Workplace Absenteeism Takes Over PDVSA Gas Anaco
Oil industry workers in Anaco don’t show up to work anymore. Why risk life and limb for salaries that just won’t put food on the table anymore?
Original art by @modográfico
Write this one down: in the coming months, oil and gas production in PDVSA Gas Anaco will abruptly drop. Why? Because nobody wants to run a drilling rig when hungry.
The industry is still reeling from the military takeover of PDVSA. The purchasing power of wages has collapsed. Here, in Anaco, the large PDVSA Gas facility has been been hit hard by it all.
And so, a large number of employees have grabbed their suitcases and left the country.
César Castro is a gas technician. He’s been working for PDVSA Gas Anaco since 2006. Frustrated by the terrible wages, he decided to go to Peru, where he’s now working in a fast-food restaurant.
It’s not fair that the company’s income is in dollars and we’re paid in bolivars that constantly depreciate.
César says that during his 7 x 7 watches (seven consecutive work days and then seven free days) he had to jump through all sorts of hoops to eat well: borrow money, sell appliances, wire and parts. He didn’t formally resign: “One day I decided not to keep wasting my time there. I gathered the money I could and set off for Lima. If I had stayed on at the drilling rig, I’d have starved to death. Many of us are left waiting for a severance pay packet that’s not enough to live on.”
Clause 20 of the Oil-Sector Collective Bargaining Agreement for 2015-2017 guarantees food will be supplied to workers working on drilling, production, wallcover and flyway. Another broken promise.
PDVSA hires companies meant to cater food to employees. Most of the time, the food is already spoiled when it arrives. Other times, portions are far too small. Everyone we interviewed for this piece, some of them only accepted if they could remain anonymous, said that sometimes they bring their food to work, some days there’s nothing to eat there and they bring that lunchbox back home to share with their families.
Employees feel trapped. Without alternative ways to produce income, forced by the circumstances to work for Bs.200,000 a week.
Crime wave
In addition to the poor workplace conditions, the staff on the night shift at the drills is vulnerable to constant robberies.According to employees (who, again, asked to remain anonymous) management won’t adequately protect the facilities. There have even been robberies where State personnel has been involved.
In several opportunities, they’ve expressed their dissatisfaction by shutting down the scarcely operational drill for 8 hours, but they’re immediately threatened with prison. The employees demand Will Rangel, head of the Unitary Federation of Venezuelan Oil Workers (FUTPV) and ANC member, to set more favorable clauses in the next Oil Collective Bargaining Agreement (expired on October 1, 2017) with real benefits. There hasn’t been a word about the contract.
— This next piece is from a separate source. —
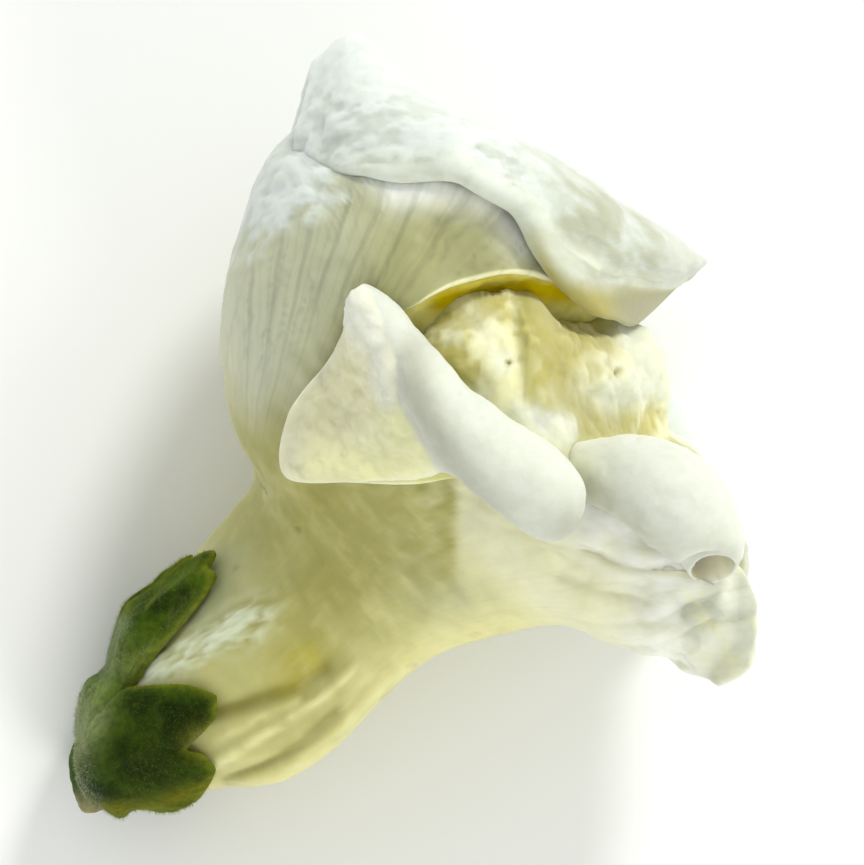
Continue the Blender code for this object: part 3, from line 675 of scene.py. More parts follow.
def quads(rows, columns, closed, flip, offset=0):
    wrap = columns if closed else columns - 1
    i, j = np.meshgrid(np.arange(rows - 1), np.arange(wrap), indexing="ij")
    k = (j + 1) % columns
    face = np.stack((i * columns + j, i * columns + k, (i + 1) * columns + k,
                     (i + 1) * columns + j), axis=-1).reshape(-1, 4) + offset
    return face[:, ::-1] if flip else face


def sheet_faces(rows, columns, closed, flip):
    """Faces of two grids that lie back to back, and of the bands that join their margins."""
    count = rows * columns
    faces = [quads(rows, columns, closed, flip), quads(rows, columns, closed, not flip, count)]
    index = np.arange(count).reshape(rows, columns)
    rims = [(index[0], False), (index[-1], True)]
    if not closed:
        rims += [(index[:, 0], True), (index[:, -1], False)]
    for rim, other in rims:
        a, b = rim, np.roll(rim, -1)
        if not closed:
            a, b = rim[:-1], rim[1:]
        band = np.stack((a, a + count, b + count, b), axis=-1)
        faces.append(band[:, ::-1] if other != flip else band)
    return np.concatenate(faces)


def petal(name, grid, tint, mat, side=1, closed=False, outer=0.3, inner=0.1, skin=0.0, fold=0.0,
          tint_in=None, lines=0.0, flow=None):
    """Petal with two faces and rounded margins round a grid of points.

    side turns the grid's normals to the outer face, fold moves both faces and skin only the outer
    one. outer and inner say how far the faces lie from the grid.
    """
    normal = grid_normals(grid, closed) * side
    grid = grid + normal * np.asarray(fold)[..., None] if np.ndim(fold) else grid
    normal = grid_normals(grid, closed) * side
    outer, inner = (np.broadcast_to(value, grid.shape[:2]) for value in (outer, inner))
    half = (outer + inner) / 2
    round_off = dome(margin_distance(grid, closed, ("first", "last")) / half, 0.02)
    middle = grid + normal * ((outer - inner) / 2)[..., None]
    thick = half * round_off
    top = middle + normal * (thick + np.maximum(skin, SKIN_DEEPEST * half) * round_off)[..., None]
    base = middle - normal * thick[..., None]
    for face in (top, base):
        face[..., 2] = np.maximum(face[..., 2], GROUND + LIFT)
    faces = sheet_faces(*grid.shape[:2], closed, side < 0)
    tint = np.broadcast_to(tint, grid.shape).reshape(-1, 3)
    tint_in = tint if tint_in is None else np.broadcast_to(tint_in, grid.shape).reshape(-1, 3)
    colours = np.clip(np.concatenate((tint, tint_in)), 0, 1)
    lines = np.broadcast_to(lines, grid.shape[:2]).reshape(-1, 1)
    colours = np.concatenate((colours, np.concatenate((lines, lines * 0.5))), axis=1)
    if flow is not None:
        flow = np.concatenate((flow.reshape(-1, 2),) * 2)
    points = np.concatenate((top.reshape(-1, 3), base.reshape(-1, 3)))
    return add_mesh(name, points, faces.tolist(), colours, mat, flow)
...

“It’s not fair that the company’s income is in dollars and we’re paid in bolivars that constantly depreciate,” said Carlos Uzcátegui, a worker on the PDV 51 drill, in the Anaco-San Mateo road. “Foreign contractors such as CNPC pay bonuses in dollars to their employees.”
In view of the absence of solutions, oil workers protested in Anaco during the first week of January, covered up by the tight filter of PDVSA information. There’s only one active news outlet in Anaco, La Noticia de Oriente, and it doesn’t cover the tension and conflict within the oil company.
Plummeting production
The situation is getting worse and it could become a massive exodus of qualified personnel in the Venezuelan Oil Industry in the coming months. Currently, the drills PDV 21, PDV 145, PDV 146, PDV 03, PDV 116 and PDV 64 are inactive, according to employees, due to lack of equipment and of raw materials.
It’s important to ponder about the future of what used to be one of the main oil producing companies in the world, looted in the last years of socialist administration, but with much to give to the country still.
There are 26 billion cubic feet in total gas reserves in Venezuela’s Eastern area alone. Less than 50% of that wealth is developed.
However, corruption reached its climax and now it’s employees themselves who face the apocalyptic consequences. Not so long ago, working in PDVSA meant prestige; now employees have to be creative to bring food to their homes.